The council houses that Bevan built weren’t just thrown up to get people off the streets, but well constructed and big, with three or four bedrooms, two toilets and gardens – a huge improvement for the vast majority of the population at that time. Nor was council housing designed to be homes of last resort – quite the contrary. Explaining his approach to the House of Commons in 1949, Bevan passionately argued that:
“These new estates should not just be for the poor. It is entirely undesirable that on modern housing estates only one type of citizen should live. If we are to enable citizens to lead a full life, if they are each to be aware of the problems of their neighbours, then they should be drawn from all sections of the community. We should try to introduce what was always the lovely feature of the English and Welsh villages, where the doctor, the grocer, the butcher and the farm labourer lived in the same street.”
Sadly, however, it is not possible for the ‘The Nanny State Made Me’ to be entirely celebratory, because for most of the author’s (and my) adult life, the British welfare state has been under attack. Water, energy, bus, rail, and telecommunications have long-since been privatised, gifting billions to a handful of investors, at the expense of millions who now pay more for worse services. Schools have been semi-privatised, in the form of ‘academy trusts’ and ‘free schools’. Ten per cent of the UK landmass has passed from collective to private ownership since 1979. Even beloved health services have been stealthily undermined and over a quarter of the NHS is now in private hands.
In Maconie’s thesis, part of the reason for this regression is that the original job of providing universal public services was never finished. The NHS has been the hardest to dismantle because such a large proportion of the population benefit from it so directly, but hasn’t been true in all sectors. Those who don’t experience a direct stake in the welfare state are often the most keen on removing it. Maconie particularly focuses on the fact that private, fee-paying schools have educated 74% of today’s judges, 71% of generals, and 86% of national newspaper journalists.
Maconie argues, “[p]rivilege and unfairness will never be eradicated, social justice will never be achieved while well-meaning but handwringing liberals pay for their children to go to private schools..Abolish them. Turn them into Aldis, sports halls and nail bars.. It may mean your kids have to work harder to get on. It may make your domestic life less smooth. But so did abolishing slavery for the comfortably off.”

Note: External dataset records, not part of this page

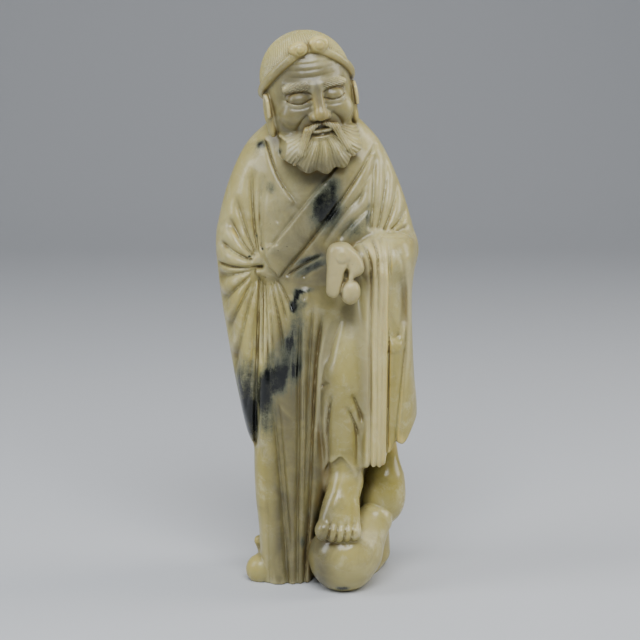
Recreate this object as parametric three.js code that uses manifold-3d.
// A carved soapstone figure of a standing immortal, cut from one block of stone: a bearded man in a
// crossed robe with wide hanging sleeves, one bare foot raised on a double gourd that lies beside him.
// Millimetres, +Z up, the front towards -Y, the origin in the middle of the flat underside.
//
// The stone is described by a field: a function of a point that is negative inside and close to the
// distance in millimetres near the surface. Each form has its own function, the forms are blended, and
// the carving (fold lines, edges of cloth, toes, locks) is added as relief. The surface is then netted.

import * as THREE from 'three';
import { SimplifyModifier } from 'three/addons/modifiers/SimplifyModifier.js';
import { mergeVertices } from 'three/addons/utils/BufferGeometryUtils.js';
import Module from 'manifold-3d';

// Driving dimensions, in millimetres. The pose and the proportions are shares of the height: they are
// written as they measure on a figure of the drawn height, and `scale` brings them to the real one.
const HEIGHT = 230;
const DRAWN_HEIGHT = 230;
const scale = HEIGHT / DRAWN_HEIGHT;

const HEAD_WIDTH = 36.4; // across the combed hair, without the ears
const ROBE_DEPTH = 41.5; // from the front of the skirt to the back of the robe
const GOURD_GIRTH = 29.2; // thickness of the gourd's lower bulb
const FOOT_WIDTH = 17.8; // across the raised foot
const FOLD_DEPTH = 2.3; // a full fold line of the robe
const NARROWEST_FOLD = 1.2; // half width of the finest fold line

// Fineness of the netted surface, and the number of triangles that is left of it
const NET_STEP = 1.05;
const TRIANGLES = 9400;
const STAND_CUT = 3; // stone that reaches below the flat underside before it is cut

// Small tools

const clamp = (v, low, high) => Math.min(Math.max(v, low), high);
const mix = (a, b, t) => a + (b - a) * t;
const ramp = (from, to, v) => {
  const t = clamp((v - from) / (to - from), 0, 1);
  return t * t * (3 - 2 * t);
};

// Joins two forms with a fillet of about `round` millimetres.
const blend = (a, b, round) => {
  const h = Math.max(round - Math.abs(a - b), 0) / round;
  return Math.min(a, b) - (h * h * round) / 4;
};

// The part of form a that lies outside form b, with the same rounding.
const carve = (a, b, round) => -blend(-a, b, round);

// Distance to an ellipsoid with centre c and half-axes r.
const ellipsoid = ([x, y, z], c, r) => {
  const dx = (x - c[0]) / r[0];
  const dy = (y - c[1]) / r[1];
  const dz = (z - c[2]) / r[2];
  const k0 = Math.hypot(dx, dy, dz);
  const k1 = Math.hypot(dx / r[0], dy / r[1], dz / r[2]);
  return k1 < 1e-9 ? -Math.min(...r) : (k0 * (k0 - 1)) / k1;
};

// Distance to a limb from a to b, with radius ra at a and rb at b.
const limb = ([x, y, z], a, b, ra, rb) => {
  const ex = b[0] - a[0];
  const ey = b[1] - a[1];
  const ez = b[2] - a[2];
  const along = (x - a[0]) * ex + (y - a[1]) * ey + (z - a[2]) * ez;
  const t = clamp(along / (ex * ex + ey * ey + ez * ez), 0, 1);
  return Math.hypot(x - a[0] - ex * t, y - a[1] - ey * t, z - a[2] - ez * t) - mix(ra, rb, t);
};

// A stack of rounded sections. Each row is [level, left, right, front, back], and the edges run
// smoothly from row to row. A squareness of 2 gives ellipses, and more gives fuller corners.
const stack = (rows, squareness, endRound) => {
  const slopes = rows.map((row, i) => {
    const before = rows[Math.max(i - 1, 0)];
    const after = rows[Math.min(i + 1, rows.length - 1)];
    return row.map((v, k) => (after[k] - before[k]) / (after[0] - before[0]));
  });
  const low = rows[0][0];
  const high = rows[rows.length - 1][0];
  return ([x, y, z]) => {
    const level = clamp(z, low, high);
    let i = 0;
    while (i < rows.length - 2 && level > rows[i + 1][0]) i++;
    const span = rows[i + 1][0] - rows[i][0];
    const t = (level - rows[i][0]) / span;
    const [t2, t3] = [t * t, t * t * t];
    const edge = (k) => (2 * t3 - 3 * t2 + 1) * rows[i][k] + (t3 - 2 * t2 + t) * span * slopes[i][k]
      + (3 * t2 - 2 * t3) * rows[i + 1][k] + (t3 - t2) * span * slopes[i + 1][k];
    const [left, right, front, back] = [edge(1), edge(2), edge(3), edge(4)];
    const a = (right - left) / 2;
    const b = (back - front) / 2;
    const u = Math.abs(x - (left + right) / 2) / a;
    const v = Math.abs(y - (front + back) / 2) / b;
    const q = (u ** squareness + v ** squareness) ** (1 / squareness);
    const steep = Math.hypot(u ** (squareness - 1) / a, v ** (squareness - 1) / b)
      * Math.max(q, 0.2) ** (1 - squareness);
    const side = q < 0.35 ? (q - 1) * Math.min(a, b) : (q - 1) / steep;
    return carve(side, -Math.max(z - high, low - z), endRound);
  };
};

// A frame of its own for a form: turns a point of the figure into the form's own axes.
const placed = (origin, degrees) => {
  const turn = new THREE.Euler(...degrees.map(THREE.MathUtils.degToRad), 'ZYX');
  const e = new THREE.Matrix4().makeRotationFromEuler(turn).elements;
  return ([x, y, z]) => {
    const [dx, dy, dz] = [x - origin[0], y - origin[1], z - origin[2]];
    return [0, 4, 8].map((column) => e[column] * dx + e[column + 1] * dy + e[column + 2] * dz);
  };
};

// Lines of carving are drawn in the front view, as points [x, z].
const LINE_STEPS = 7;

// A line from a to b that bows sideways by `bow`
const bowed = (a, b, bow) => {
  const [ex, ez] = [b[0] - a[0], b[1] - a[1]];
  const length = Math.hypot(ex, ez);
  return Array.from({ length: LINE_STEPS + 1 }, (_, i) => {
    const t = i / LINE_STEPS;
    const side = 4 * t * (1 - t) * bow;
    return [a[0] + ex * t - (ez / length) * side, a[1] + ez * t + (ex / length) * side];
  });
};

// A smooth line through the points
const through = (points) => {
  const curve = new THREE.CatmullRomCurve3(points.map(([x, z]) => new THREE.Vector3(x, 0, z)));
  return curve.getPoints(4 * (points.length - 1)).map((v) => [v.x, v.z]);
};

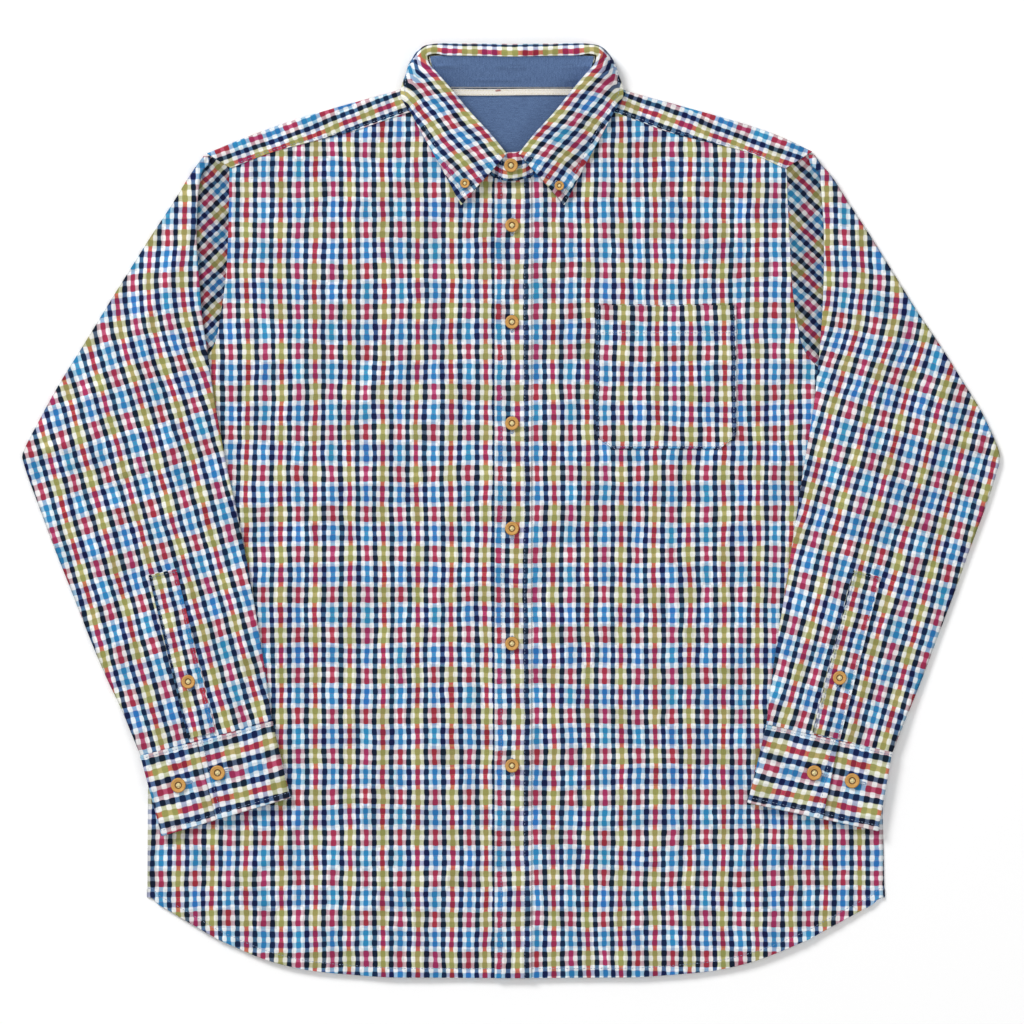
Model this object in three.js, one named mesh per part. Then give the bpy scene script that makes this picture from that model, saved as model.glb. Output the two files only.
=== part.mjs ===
// A long-sleeved button-up shirt lying flat on its back, millimetres, +Z up, collar towards +Y.
// Each cut piece is a thin sheet: a grid of points on its middle surface, given a thickness.
import * as THREE from "three";

// ---- driving dimensions (mm) ----
const CLOTH = 1.2;
const BAND_PLY = 1.0;
const LEAF = 1.6;
const CUFF = 1.8;
const SEAM_GAP = 0.4;
const LAYER_GAP = 0.35;
const FLOOR_Z = CLOTH / 2;
const SIDE_ROLL = 2.5;
const SHOULDER_ROLL = 2.1;
const PANEL_Z = FLOOR_Z + 2 * SHOULDER_ROLL;
const BUTTON_R = 6.1;
const BUTTON_T = 2.3;
const CUFF_BUTTON_R = 6.6;
const POINT_BUTTON_R = 4.2;
const BACK_SEAM_Y = 268;
const NECK_TOP_Y = 289;
const PLACKET_LEFT = -15;
const PLACKET_MID = 0;
const PLACKET_RIGHT = 15.6;

// Hem outline.
const HEM = [
  { x: -321, y: -339 },
  { x: -288, y: -358.5 },
  { x: -258, y: -376 },
  { x: -216, y: -394 },
  { x: -170, y: -404.5 },
  { x: -110, y: -409 },
  { x: 0, y: -409.6 },
  { x: 110, y: -409 },
  { x: 170, y: -404.5 },
  { x: 218, y: -394 },
  { x: 260, y: -376 },
  { x: 292, y: -358.5 },
  { x: 328, y: -339 },
];

// Per side: side seam, armhole from the underarm up, front yoke seam, shoulder fold, neckline.
const SIDES = {
  right: {
    hemX: [-321, -311, -301, -291, -281, -271.5, -263, -256, -249],
    underarm: { x: -318.6, y: 112 },
    armhole: [
      { x: -318.6, y: 112 },
      { x: -294, y: 117.5 },
      { x: -273.7, y: 130.7 },
      { x: -261.4, y: 147.4 },
      { x: -256, y: 173 },
      { x: -251.7, y: 204.6 },
      { x: -249.5, y: 240 },
      { x: -248.6, y: 272.4 },
      { x: -248.2, y: 303.2 },
    ],
    yokeSeam: [
      { x: -248.2, y: 303.2 },
      { x: -213, y: 316.8 },
      { x: -176, y: 327 },
      { x: -139, y: 336.6 },
      { x: -102, y: 349.4 },
      { x: -66, y: 362 },
    ],
    shoulder: [
      { x: -268.4, y: 315.5 },
      { x: -230.6, y: 331 },
      { x: -190, y: 345.4 },
      { x: -148.7, y: 357.7 },
      { x: -105.6, y: 369.6 },
      { x: -71.3, y: 380.6 },
    ],
    neckline: [
      { x: -66, y: 362 },
      { x: -52.8, y: 341 },
      { x: -38.7, y: 322.5 },
      { x: -25.5, y: 305.8 },
    ],
  },
  left: {
    hemX: [328, 317, 306, 295, 284, 272, 260, 248, 235],
    underarm: { x: 318.6, y: 112 },
    armhole: [
      { x: 318.6, y: 112 },
      { x: 294.8, y: 115.7 },
      { x: 272.8, y: 124.5 },
      { x: 256, y: 144 },
      { x: 249.4, y: 173 },
      { x: 245.6, y: 204.6 },
      { x: 244, y: 240 },
      { x: 242.2, y: 272.4 },
      { x: 241, y: 302.7 },
    ],
    yokeSeam: [
      { x: 241, y: 302.7 },
      { x: 209.4, y: 316.8 },
      { x: 174.2, y: 326 },
      { x: 138.2, y: 335.3 },
      { x: 102, y: 349 },
      { x: 66, y: 362 },
    ],
    shoulder: [
      { x: 264, y: 317.2 },
      { x: 230.6, y: 332.6 },
      { x: 191, y: 345.4 },
      { x: 148.7, y: 357.3 },
      { x: 103.8, y: 369.6 },
      { x: 70.4, y: 380.6 },
    ],
    neckline: [
      { x: 66, y: 362 },
      { x: 52.8, y: 341 },
      { x: 38.7, y: 322.5 },
      { x: 27, y: 305.8 },
    ],
  },
};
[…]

Playwright and national treasure, Alan Bennett, puts it less forecfully but equally firmly: “Private education is not fair. Those who provide it know it. Those who pay for it know it. Those who have to sacrifice in order to purchase it know it. And those who receive it know it, or should.”
Looking out from the sceptered isles, Maconie notes sagely that the most prosperous countries in Europe have not followed Britain down the route of privatisation. Recounting a train trip he made with markontour’s favourite band, the Stone Roses, to shoot an NME cover in the Swiss Alps, Maconie recalls a conversation between the band’s bass play, Mani, and a Swiss “captain industry” who shared their carriage. After passing compliments on the quality of Swiss trains, Mani explained that Britain was selling off its public railway. The CEO “looked at us with a smile of what seemed a lot like pity, and not just for our haircuts and baggy flares. ‘You are planning to sell off your trains to the private franchises. That is…insane. Switzerland is a byword for capitalism. We worship business and money and profit. But we know that no sensible country sells off its railways”.

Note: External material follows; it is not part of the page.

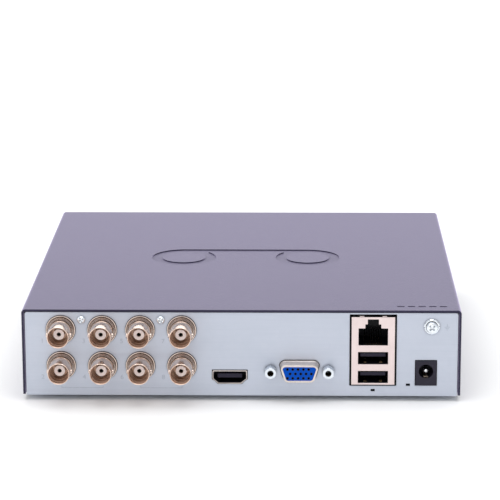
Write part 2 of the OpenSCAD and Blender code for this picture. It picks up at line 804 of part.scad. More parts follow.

The rest of Europe agreed, but nevertheless quickly started buying up Britains railways, power stations, water companies and airlines, ensuring that the UK’s utilities remain state-owned, albeit by foreign states, and even more heavily subsidised by the taxpayers of Britain who used to own them.

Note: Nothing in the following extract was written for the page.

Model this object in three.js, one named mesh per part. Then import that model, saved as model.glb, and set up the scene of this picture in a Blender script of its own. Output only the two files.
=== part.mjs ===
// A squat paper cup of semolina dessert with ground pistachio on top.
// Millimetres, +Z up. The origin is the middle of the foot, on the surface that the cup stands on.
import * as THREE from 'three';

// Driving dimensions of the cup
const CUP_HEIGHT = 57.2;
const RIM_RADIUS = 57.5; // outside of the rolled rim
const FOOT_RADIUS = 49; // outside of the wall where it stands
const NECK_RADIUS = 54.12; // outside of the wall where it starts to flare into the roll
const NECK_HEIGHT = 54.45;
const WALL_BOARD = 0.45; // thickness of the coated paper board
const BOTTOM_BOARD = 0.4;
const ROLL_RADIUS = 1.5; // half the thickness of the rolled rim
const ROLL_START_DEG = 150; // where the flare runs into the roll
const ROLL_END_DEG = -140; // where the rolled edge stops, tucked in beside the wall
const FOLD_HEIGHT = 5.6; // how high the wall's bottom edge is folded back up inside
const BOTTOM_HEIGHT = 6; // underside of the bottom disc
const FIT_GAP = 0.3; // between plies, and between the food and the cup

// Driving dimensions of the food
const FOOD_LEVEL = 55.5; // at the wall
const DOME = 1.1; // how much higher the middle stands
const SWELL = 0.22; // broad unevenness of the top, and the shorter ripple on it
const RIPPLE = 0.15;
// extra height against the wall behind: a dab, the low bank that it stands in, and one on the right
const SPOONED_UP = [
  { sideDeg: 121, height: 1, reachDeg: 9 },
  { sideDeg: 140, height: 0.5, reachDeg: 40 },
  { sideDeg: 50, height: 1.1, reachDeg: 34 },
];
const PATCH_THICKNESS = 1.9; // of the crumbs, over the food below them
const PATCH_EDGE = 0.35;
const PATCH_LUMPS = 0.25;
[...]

This is something that can give rise to anger, as evidenced in an anecdote Maconie recalls from an interview he made with former Cabinet Minister, Tony Benn, a few years before his death in 2014. The filming was taking place at the top of what used to be London’s tallest building, and was interrupted by a PR man, who reminded them to refer to the building as the “BT Tower. As in British Telecom, who own it”. Benn, Maconie writes, “fixed him with a stare that combined pity and scorn. ‘Excuse me, I oversaw the opening of this building. It was built using British labour and skills with the money of the British people who paid for it with their taxes. It belongs to them and always will. Margaret Thatcher took it from them and gave it to you when it was not hers to give. This is not your building. It is theirs..’ – he pointed to the streets below and the busy, swarming, preoccupied workers – ‘and it was stolen from them’”.
That’s a rather sad note on which to end, given that I thoroughly enjoyed reading ‘The Nanny State Made Me’ and will be recommending it to everyone for the rest of the year. So let’s give the valedictory words to Maconie himself:
“Between the end of the Second World War and the early 1980s, Britain produced some of the greatest, most imperishable, popular and pioneering art, science, literature, pop music, comedy, film and sporting achievements the world has ever seen. To a major degree, these were achieved by generations of children of the state. Having defeated global fascism [I think the Russians and Americans, among others, had a hand in that too, Ed], a ruined country rebuilt itself from rubble thanks to the most progressive government in our history and the talents of its children – kids raised by and large outside of the establishment and the elite on a diet of orange juice, free school milk, NHS specs, Watch With Mother, public libraries, art schools, galleries and all the other benefits of a forward-looking state and commitment to the public good not the private profit.”
One Response to “The Nanny State Made Me”
As one of the grateful recipients of the welfare state from the 1940s onwards, I agree with every word.